L’étau judiciaire se resserre autour des deux hommes mis en examen. Le réquisitoire définitif du magistrat rennais pointe « les fautes commises dans la conduite de l’intervention de police » sur le quai Wilson, site alors dépourvu du moindre parapet, et plus spécifiquement « l’usage de grenades lacrymogènes par les forces de l’ordre ». Tout comme il met en exergue « les fautes commises dans le cadre de la préparation de la Fête de la musique », notamment l’absence de mise en place d’un barriérage sur ce domaine, propriété du grand port maritime de Nantes-Saint-Nazaire, établissement public de l’Etat.

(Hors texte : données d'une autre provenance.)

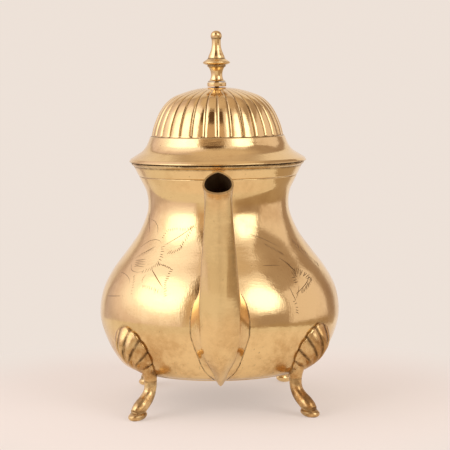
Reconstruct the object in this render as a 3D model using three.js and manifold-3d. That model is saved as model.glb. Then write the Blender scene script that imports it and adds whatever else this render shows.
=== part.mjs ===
// A footed brass pot with a hinged lid, in millimetres, +Z up.
// The origin is on the pot's axis at the floor; the spout points to -Y and the handle to +Y.

import * as THREE from 'three';
import { mergeVertices } from 'three/addons/utils/BufferGeometryUtils.js';
import Module from 'manifold-3d';

const wasm = await Module();
wasm.setup();

// ---------------------------------------------------------------- driving dimensions

const gap = 0.3;                 // clearance between neighbouring pieces
const wall = 1.1;                // sheet brass of the body and spout
const reach = 106;               // axis to the spout's lip, and axis to the back of the handle

const baseZ = 22.8;              // underside of the body
const seatRadius = 46.3;         // opening in the bottom that the base plate closes
const rimZ = 149.4;              // top of the rim ring, where the lid rests

const lobes = 32;                // convex flutes round the lid's dome
const fluteDepth = 1.4;
const lidWall = 1.0;
const bezelRadius = 48.2;

const hinge = { y: 58, z: 150.5, barrel: 2.7, pin: 1.2, tongue: 3.9, width: 9.2 };
const rivet = { shank: 0.9, head: 1.9, cap: 0.8, lidTurn: 0.121, bodyTurn: 0.14 };
const rivetHole = rivet.shank + gap;

// Degrees from the spout towards the right round to each foot, and the way out to the pot's side for
// its shell. The feet are set by hand, so not quite evenly.
const feet = {
  foot_front_left: { angle: -43.5, outward: -1 },
  foot_front_right: { angle: 47.5, outward: 1 },
  foot_rear_left: { angle: -137.5, outward: 1 },
  foot_rear_right: { angle: 144, outward: -1 },
};
const shellTurn = 5.2;           // degrees that a shell sits further out to the side than its leg
const toeReach = 73;             // from the axis to the middle of a toe
const shell = { low: 26.4, high: 55.2, half: 10.8, hub: 28.5, edge: 1.5, bulge: 6.2 };

const socket = { outer: 5.4, depth: 9, tenon: 3.2, pin: 0.9 };
const upperSocket = { root: [40, 126.5], mouth: [59, 134.7] };
const lowerSocket = { root: [70.5, 52.7], mouth: [82.2, 65.7] };

const studRadius = 1.3;

const brass = new THREE.Color(0xc8a05a);
const darkBrass = new THREE.Color(0x9a7434);

// ---------------------------------------------------------------- solids

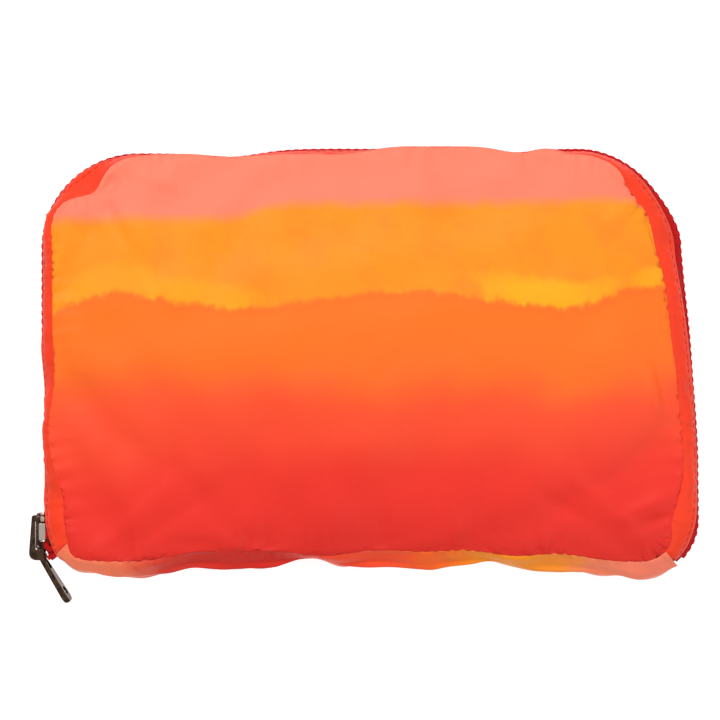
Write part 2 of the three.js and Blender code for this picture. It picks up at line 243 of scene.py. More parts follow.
def seam_line(s):
    """The panel's seam in plan. Right of the middle it rides up over the top strip."""
    point, normal = at(s)
    cuts = (d * MM * np.exp(-(((s - middle) / (reach * MM)) ** 2)) for middle, d, reach in SEAM_CUTS)
    line = point - normal * np.asarray(SEAM_INSET + sum(cuts))[..., None]
    line[..., 0] += SEAM_SHIFT[0] * smooth((line[..., 0] + 80 * MM) / (120 * MM))
    line[..., 1] += SEAM_SHIFT[1] + 0.9 * MM * smooth((line[..., 1] - 40 * MM) / (30 * MM))
    x, y = line[..., 0], line[..., 1]
    rides = smooth((x + 12 * MM) / (24 * MM)) * smooth((78 * MM - x) / (14 * MM))
    line[..., 1] += 2.8 * MM * rides * smooth(y / HALF_H)
    return settle(line)


def edge_inset(s):
    """How far the strips' folded edges stand in from the outline: most where the teeth show."""
    x, y = np.moveaxis(at(s)[0], -1, 0) / MM
    right = smooth((x - 40) / 50) * (2.0 * np.exp(-(((y - 42) / 22) ** 2)) + 0.1)
    right += 1.1 * smooth((x - 95) / 10) * smooth((-50 - y) / 12)
    low = smooth((-y - 50) / 16) * smooth(-x / 90)
    over_teeth = smooth((-x - 100) / 10) * smooth((16 - y) / 14) * smooth((y + 54) / 8)
    return EDGE_INSET + (right + 2.7 * low - 1.2 * over_teeth) * MM


def inset_line(s, inset):
    point, normal = at(s)
    return settle(point - normal * np.asarray(inset)[..., None])


def panel_plan():
    """Flat places of a panel's grid: straight rows in the middle that bend to meet the round corners."""
    plan = np.zeros((NU + 1, NV + 1, 2))
    for cell, p in zip(CELLS, seam_line(RIM_S)):
        plan[cell] = p
    u = np.linspace(0, 1, NU + 1)[:, None, None]
    v = np.linspace(0, 1, NV + 1)[None, :, None]
    left, right = plan[0][None], plan[-1][None]
    low, high = plan[:, 0][:, None], plan[:, -1][:, None]
    corners = (1 - u) * (1 - v) * plan[0, 0] + u * (1 - v) * plan[-1, 0]
    corners = corners + (1 - u) * v * plan[0, -1] + u * v * plan[-1, -1]
    return (1 - u) * left + u * right + (1 - v) * low + v * high - corners


def is_gusset(s):
    return (s < S_RIGHT) | (s > S_LEFT)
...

S’ils n’ont pas directement causé le décès de M. Maia Caniço, ces manquements ont « contribué de manière certaine à sa survenance », analyse M. Astruc.

Point délicat pour la défense : les investigations réalisées dans le cadre de l’information judiciaire ont « établi avec précision et certitude » l’heure de la chute dans la Loire de M. Maia Caniço, soit le 22 juin 2019, à 4 h 33 et 14 secondes, « dans le temps de l’intervention de police et postérieurement aux premiers usages de grenades lacrymogènes ayant eu lieu dès 4 h 31 ».

La note de service des policiers du 20 juin 2019 mentionnait la consigne de n’employer des moyens lacrymogènes qu’en cas de nécessité absolue, « sur instruction expresse du directeur du service d’ordre ». Or, après que les policiers ont essuyé des jets de projectiles, les effectifs placés sous la direction du commissaire ont fait usage de trente-trois grenades lacrymogènes, de dix grenades de désencerclement et, à douze reprises, de lanceurs de balles de défense, sans en référer en amont à la hiérarchie. Une riposte inadéquate, selon M. Astruc, qui rappelle qu’une grenade lacrymogène de type MP7 peut couvrir « une zone allant jusqu’à 1 000 mètres carrés ».

Le commissaire Grégoire Chassaing, jauge-t-il encore, a mis en œuvre « des opérations de progression et d’interpellation, sans prohiber immédiatement l’usage important » de ces armes, alors même que « d’autres solutions étaient possibles, notamment celle d’un repli ». La conclusion est implacable : l’usage de « moyens inappropriés au regard de la situation apparaît constitutif d’une faute caractérisée ayant contribué à la chute en Loire et au décès de Steve Maia Caniço ».